Go through the data below. List every line that holds the word "bodies".

━━━ Dataset extract ━━━

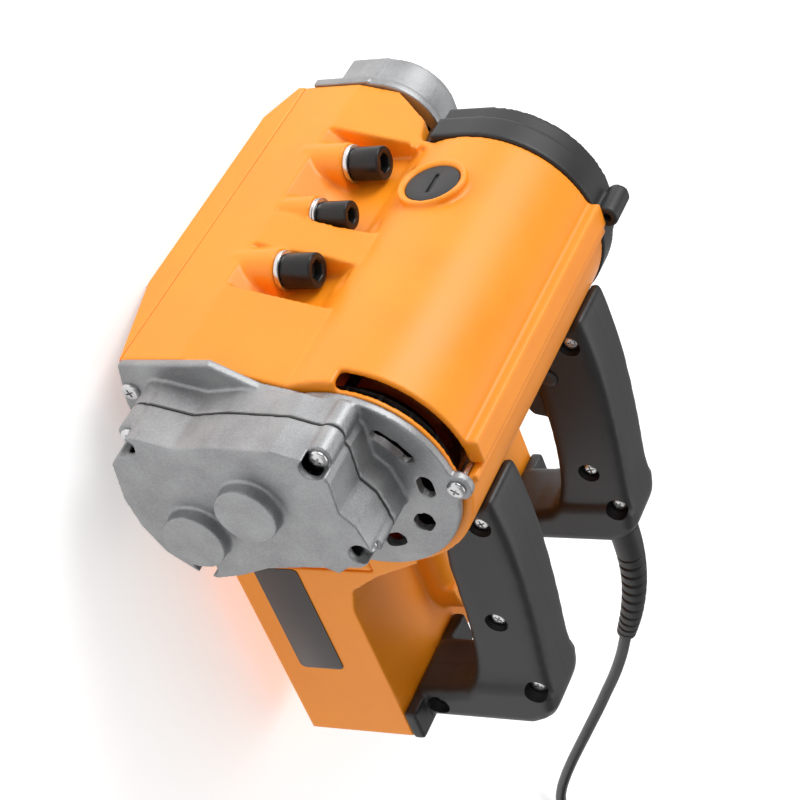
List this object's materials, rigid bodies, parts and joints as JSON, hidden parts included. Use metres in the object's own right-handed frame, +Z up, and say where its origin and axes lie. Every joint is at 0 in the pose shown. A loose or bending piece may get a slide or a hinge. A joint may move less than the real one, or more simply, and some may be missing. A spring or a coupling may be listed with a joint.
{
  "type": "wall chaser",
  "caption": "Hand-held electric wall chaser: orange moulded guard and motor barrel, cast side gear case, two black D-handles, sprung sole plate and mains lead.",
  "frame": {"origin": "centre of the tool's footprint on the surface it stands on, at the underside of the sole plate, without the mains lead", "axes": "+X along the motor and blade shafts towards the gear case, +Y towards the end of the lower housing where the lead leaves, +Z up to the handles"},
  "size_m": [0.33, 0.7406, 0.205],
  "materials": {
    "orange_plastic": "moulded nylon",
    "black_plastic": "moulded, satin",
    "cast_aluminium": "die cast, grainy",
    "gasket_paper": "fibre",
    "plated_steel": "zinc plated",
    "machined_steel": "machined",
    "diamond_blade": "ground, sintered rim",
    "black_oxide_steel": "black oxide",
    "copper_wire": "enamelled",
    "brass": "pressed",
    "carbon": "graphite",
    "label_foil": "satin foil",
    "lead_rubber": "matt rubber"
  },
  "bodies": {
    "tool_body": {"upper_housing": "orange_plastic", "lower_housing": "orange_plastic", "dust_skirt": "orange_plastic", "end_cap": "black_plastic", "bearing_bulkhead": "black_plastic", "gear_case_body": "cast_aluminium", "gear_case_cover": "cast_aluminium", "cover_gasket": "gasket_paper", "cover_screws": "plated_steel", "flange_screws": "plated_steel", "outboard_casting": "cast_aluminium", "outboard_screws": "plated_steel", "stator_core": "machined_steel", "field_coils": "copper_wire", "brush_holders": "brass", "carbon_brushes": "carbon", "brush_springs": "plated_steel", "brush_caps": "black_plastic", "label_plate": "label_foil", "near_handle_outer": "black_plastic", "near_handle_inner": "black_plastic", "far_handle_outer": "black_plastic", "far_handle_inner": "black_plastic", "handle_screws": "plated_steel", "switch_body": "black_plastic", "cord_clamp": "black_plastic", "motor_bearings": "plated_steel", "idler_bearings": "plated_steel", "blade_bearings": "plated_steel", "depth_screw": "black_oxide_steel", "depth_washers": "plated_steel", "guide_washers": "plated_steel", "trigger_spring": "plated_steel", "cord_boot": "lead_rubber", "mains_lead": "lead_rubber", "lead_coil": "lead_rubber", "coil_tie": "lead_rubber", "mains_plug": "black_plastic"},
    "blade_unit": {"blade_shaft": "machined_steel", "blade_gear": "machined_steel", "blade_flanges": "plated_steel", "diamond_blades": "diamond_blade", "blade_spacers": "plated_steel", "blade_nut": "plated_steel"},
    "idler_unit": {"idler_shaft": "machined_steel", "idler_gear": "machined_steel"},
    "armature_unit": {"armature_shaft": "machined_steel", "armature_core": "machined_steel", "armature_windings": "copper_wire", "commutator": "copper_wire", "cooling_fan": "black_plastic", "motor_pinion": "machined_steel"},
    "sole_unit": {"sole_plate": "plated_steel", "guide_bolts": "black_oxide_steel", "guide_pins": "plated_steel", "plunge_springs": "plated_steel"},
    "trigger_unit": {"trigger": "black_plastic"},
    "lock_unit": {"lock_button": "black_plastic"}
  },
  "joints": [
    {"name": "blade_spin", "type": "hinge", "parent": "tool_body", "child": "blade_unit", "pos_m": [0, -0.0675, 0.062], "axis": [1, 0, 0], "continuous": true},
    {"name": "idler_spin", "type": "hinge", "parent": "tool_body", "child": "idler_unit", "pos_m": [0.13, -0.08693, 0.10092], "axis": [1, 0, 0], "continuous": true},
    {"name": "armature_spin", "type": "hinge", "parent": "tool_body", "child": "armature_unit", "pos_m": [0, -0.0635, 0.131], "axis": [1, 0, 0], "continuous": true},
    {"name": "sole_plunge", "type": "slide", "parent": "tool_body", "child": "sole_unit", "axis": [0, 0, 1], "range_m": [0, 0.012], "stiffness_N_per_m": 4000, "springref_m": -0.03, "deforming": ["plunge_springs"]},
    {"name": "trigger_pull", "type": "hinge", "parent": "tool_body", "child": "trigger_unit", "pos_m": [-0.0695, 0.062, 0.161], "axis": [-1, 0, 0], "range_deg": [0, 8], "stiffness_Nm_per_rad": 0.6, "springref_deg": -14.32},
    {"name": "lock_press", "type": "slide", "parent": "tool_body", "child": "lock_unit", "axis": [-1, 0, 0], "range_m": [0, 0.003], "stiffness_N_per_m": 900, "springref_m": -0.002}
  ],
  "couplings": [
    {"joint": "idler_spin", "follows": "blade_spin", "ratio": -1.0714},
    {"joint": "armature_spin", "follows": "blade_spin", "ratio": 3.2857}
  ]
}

━━━

Exercise answer:
List this object's materials, rigid bodies, parts and joints as JSON, hidden parts included. Use metres in the object's own right-handed frame, +Z up, and say where its origin and axes lie. Every joint is at 0 in the pose shown. A loose or bending piece may get a slide or a hinge. A joint may move less than the real one, or more simply, and some may be missing. A spring or a coupling may be listed with a joint.
  "bodies": {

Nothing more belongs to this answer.